■ Records excerpted from a collection
-- Start --

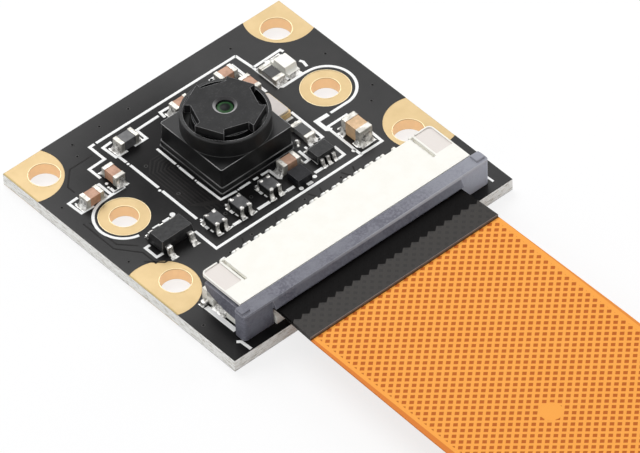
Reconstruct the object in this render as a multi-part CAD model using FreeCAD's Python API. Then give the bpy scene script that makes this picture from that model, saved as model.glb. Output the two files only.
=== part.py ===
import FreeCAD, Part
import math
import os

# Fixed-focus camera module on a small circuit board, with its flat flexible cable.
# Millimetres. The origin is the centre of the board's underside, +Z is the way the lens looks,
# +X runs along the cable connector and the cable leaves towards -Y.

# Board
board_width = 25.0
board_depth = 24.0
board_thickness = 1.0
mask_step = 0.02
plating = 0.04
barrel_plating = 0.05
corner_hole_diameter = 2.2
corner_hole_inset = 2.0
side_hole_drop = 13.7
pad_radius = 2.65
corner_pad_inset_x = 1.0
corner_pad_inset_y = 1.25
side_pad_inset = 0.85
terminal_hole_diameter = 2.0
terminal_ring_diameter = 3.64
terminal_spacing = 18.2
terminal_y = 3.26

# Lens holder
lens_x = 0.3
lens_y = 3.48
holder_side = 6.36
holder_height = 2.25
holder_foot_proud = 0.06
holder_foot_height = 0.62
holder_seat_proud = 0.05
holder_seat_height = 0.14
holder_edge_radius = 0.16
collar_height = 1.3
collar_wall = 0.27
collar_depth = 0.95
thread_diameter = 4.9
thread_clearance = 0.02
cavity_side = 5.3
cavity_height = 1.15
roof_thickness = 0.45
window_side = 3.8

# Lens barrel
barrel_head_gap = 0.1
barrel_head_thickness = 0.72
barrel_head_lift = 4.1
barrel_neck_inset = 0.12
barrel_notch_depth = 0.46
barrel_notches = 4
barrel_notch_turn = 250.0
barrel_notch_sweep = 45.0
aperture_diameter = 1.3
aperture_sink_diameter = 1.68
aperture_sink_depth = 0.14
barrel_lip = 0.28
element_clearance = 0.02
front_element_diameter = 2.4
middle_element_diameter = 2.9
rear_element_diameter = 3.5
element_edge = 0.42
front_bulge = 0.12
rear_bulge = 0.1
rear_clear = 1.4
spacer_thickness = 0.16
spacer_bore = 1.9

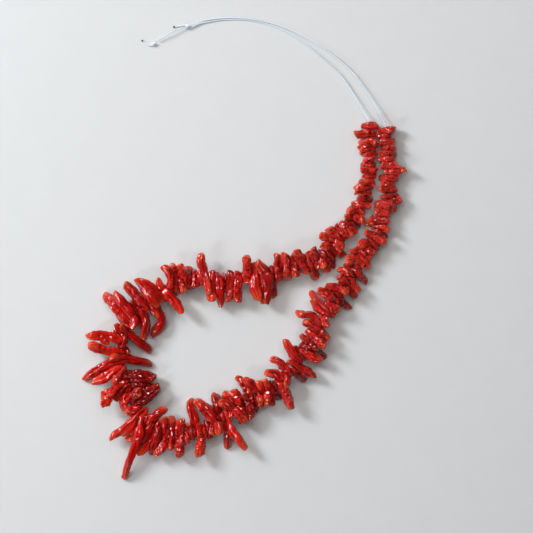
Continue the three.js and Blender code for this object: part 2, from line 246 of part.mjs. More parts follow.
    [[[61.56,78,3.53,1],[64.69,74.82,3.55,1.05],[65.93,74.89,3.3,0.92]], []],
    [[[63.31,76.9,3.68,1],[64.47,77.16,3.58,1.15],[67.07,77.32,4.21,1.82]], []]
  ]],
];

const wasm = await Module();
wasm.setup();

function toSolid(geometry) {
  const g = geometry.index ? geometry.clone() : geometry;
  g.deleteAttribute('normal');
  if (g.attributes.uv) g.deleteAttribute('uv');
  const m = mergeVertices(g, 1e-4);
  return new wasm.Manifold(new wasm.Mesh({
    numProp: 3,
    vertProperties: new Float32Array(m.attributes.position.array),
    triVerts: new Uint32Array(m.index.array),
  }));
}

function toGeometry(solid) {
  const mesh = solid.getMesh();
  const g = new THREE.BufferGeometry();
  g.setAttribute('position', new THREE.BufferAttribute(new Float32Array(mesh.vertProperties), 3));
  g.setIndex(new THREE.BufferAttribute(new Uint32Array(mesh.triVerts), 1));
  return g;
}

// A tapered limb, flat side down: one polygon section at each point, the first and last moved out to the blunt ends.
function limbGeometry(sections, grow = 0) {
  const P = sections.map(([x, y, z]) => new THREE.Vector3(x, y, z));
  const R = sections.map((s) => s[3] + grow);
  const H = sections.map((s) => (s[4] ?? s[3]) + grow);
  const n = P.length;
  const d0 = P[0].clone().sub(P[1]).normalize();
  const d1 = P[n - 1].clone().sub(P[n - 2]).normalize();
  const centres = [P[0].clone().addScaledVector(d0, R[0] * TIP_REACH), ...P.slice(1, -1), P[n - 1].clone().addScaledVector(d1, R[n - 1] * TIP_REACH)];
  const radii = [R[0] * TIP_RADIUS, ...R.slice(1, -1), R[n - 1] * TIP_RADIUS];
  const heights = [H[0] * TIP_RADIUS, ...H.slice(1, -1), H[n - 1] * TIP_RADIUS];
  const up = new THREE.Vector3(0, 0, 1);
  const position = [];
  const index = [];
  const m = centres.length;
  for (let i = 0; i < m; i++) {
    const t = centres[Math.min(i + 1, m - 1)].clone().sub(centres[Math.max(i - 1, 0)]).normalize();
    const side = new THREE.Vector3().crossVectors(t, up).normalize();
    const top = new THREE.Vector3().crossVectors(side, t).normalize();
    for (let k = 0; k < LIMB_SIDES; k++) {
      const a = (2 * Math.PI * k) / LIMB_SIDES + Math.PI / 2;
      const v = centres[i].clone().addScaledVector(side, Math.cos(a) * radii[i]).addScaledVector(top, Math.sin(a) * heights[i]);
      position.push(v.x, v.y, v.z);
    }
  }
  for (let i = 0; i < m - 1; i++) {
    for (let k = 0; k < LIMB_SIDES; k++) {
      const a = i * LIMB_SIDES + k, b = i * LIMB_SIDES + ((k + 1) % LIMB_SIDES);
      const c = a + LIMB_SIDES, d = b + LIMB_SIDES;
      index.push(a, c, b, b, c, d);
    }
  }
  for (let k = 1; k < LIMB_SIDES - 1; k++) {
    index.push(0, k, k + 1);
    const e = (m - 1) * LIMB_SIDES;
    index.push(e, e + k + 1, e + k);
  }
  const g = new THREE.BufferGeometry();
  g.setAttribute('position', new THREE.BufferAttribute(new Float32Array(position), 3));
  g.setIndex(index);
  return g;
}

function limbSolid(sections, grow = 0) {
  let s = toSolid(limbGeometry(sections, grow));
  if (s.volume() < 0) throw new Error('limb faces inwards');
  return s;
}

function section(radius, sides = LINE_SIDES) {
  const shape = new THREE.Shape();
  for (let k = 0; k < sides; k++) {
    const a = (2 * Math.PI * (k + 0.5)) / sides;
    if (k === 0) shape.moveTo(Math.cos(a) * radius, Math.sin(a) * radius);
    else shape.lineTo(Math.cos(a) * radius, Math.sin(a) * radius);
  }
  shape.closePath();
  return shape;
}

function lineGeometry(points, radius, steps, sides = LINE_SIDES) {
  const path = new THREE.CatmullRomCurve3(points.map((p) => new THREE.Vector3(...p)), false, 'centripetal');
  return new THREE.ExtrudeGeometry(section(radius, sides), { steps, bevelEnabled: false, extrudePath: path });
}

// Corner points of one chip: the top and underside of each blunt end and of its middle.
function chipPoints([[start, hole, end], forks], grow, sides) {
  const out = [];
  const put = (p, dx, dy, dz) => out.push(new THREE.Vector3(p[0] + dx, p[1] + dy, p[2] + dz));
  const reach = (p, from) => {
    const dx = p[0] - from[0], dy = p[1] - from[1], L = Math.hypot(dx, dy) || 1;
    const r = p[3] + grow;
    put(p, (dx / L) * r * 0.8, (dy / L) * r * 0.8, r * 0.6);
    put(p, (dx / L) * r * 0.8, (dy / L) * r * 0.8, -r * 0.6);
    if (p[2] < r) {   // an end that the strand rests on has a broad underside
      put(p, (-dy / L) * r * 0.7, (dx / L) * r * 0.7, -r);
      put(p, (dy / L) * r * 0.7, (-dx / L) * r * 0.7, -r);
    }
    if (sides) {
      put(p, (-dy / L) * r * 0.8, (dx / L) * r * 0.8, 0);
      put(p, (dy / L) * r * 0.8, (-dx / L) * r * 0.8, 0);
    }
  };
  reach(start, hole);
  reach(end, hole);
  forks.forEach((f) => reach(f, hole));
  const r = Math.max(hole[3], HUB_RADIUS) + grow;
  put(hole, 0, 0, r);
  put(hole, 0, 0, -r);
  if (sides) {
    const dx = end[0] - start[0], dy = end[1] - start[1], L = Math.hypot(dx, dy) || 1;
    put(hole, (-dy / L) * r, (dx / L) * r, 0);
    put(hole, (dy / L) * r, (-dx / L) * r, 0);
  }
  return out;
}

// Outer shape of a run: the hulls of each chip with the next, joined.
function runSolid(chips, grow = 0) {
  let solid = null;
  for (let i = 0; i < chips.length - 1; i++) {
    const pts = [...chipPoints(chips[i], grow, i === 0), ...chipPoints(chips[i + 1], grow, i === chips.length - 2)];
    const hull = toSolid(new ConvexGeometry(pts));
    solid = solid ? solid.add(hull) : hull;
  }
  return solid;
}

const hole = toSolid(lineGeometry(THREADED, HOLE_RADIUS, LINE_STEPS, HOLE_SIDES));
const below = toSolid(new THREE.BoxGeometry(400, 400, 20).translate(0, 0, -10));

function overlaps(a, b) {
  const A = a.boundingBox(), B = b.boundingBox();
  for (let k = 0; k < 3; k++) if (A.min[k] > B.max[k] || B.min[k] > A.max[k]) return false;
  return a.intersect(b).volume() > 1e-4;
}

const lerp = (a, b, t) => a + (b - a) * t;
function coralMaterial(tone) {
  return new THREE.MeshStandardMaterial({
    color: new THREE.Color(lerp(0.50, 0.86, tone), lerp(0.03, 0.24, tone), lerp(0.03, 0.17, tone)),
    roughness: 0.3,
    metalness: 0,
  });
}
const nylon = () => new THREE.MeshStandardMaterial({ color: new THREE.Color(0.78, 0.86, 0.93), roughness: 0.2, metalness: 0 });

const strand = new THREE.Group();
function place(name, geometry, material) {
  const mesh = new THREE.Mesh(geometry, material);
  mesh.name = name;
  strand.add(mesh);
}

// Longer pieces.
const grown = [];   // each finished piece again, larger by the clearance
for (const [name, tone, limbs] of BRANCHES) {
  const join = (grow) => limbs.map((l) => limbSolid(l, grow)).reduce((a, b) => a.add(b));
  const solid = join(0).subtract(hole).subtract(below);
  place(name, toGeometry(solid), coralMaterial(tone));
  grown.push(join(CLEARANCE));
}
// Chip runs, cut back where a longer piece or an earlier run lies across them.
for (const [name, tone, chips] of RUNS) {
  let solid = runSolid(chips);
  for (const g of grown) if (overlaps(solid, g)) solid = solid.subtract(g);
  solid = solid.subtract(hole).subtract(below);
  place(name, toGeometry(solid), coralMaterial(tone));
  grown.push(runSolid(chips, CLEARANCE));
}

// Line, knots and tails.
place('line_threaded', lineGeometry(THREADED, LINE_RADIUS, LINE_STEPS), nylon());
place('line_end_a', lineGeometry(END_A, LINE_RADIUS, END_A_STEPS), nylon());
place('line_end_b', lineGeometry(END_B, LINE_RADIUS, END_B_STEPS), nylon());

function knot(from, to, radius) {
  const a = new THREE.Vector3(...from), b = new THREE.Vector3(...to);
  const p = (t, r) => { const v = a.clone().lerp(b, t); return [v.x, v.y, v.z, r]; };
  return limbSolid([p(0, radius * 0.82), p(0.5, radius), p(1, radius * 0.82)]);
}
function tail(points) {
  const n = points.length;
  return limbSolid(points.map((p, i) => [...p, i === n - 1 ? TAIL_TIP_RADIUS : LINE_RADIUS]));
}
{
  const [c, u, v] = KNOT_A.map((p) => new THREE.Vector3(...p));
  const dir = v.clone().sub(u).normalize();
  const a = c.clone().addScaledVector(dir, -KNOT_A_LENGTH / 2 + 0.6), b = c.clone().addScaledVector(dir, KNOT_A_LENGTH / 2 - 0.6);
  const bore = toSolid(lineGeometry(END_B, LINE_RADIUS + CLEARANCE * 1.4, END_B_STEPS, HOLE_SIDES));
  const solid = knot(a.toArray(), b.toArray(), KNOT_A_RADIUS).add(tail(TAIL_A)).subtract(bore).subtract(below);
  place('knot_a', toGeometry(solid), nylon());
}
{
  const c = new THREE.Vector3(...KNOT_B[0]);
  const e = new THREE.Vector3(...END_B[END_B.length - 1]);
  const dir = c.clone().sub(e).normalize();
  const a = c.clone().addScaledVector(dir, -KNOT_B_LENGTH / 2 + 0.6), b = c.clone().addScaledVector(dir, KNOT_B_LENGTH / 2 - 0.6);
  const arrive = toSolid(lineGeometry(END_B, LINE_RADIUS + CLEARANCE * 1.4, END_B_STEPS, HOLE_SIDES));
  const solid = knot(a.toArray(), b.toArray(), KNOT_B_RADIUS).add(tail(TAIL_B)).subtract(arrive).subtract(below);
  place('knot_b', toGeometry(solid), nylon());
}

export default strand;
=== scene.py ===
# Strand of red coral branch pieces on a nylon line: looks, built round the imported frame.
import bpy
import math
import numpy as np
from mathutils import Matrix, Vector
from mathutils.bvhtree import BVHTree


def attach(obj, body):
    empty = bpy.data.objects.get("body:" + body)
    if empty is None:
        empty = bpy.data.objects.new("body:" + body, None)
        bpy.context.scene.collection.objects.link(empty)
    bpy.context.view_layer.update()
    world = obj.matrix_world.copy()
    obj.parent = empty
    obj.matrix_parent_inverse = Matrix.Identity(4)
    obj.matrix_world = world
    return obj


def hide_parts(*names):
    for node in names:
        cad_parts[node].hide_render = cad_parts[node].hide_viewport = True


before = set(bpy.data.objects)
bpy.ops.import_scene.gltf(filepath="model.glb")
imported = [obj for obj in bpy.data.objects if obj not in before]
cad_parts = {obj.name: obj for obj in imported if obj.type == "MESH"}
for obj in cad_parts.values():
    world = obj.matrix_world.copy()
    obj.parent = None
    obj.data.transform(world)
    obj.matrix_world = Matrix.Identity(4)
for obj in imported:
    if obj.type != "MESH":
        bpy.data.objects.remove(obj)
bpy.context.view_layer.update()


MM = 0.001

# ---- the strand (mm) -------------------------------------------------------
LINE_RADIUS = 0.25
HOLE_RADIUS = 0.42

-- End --

■ EXERCISE
Above are the lines; repeat exactly the ones from the line containing "Continue the three.js" down to the line containing "wasm.setup();", both inclusive.

■ WORKED SOLUTION
Continue the three.js and Blender code for this object: part 2, from line 246 of part.mjs. More parts follow.
    [[[61.56,78,3.53,1],[64.69,74.82,3.55,1.05],[65.93,74.89,3.3,0.92]], []],
    [[[63.31,76.9,3.68,1],[64.47,77.16,3.58,1.15],[67.07,77.32,4.21,1.82]], []]
  ]],
];

const wasm = await Module();
wasm.setup();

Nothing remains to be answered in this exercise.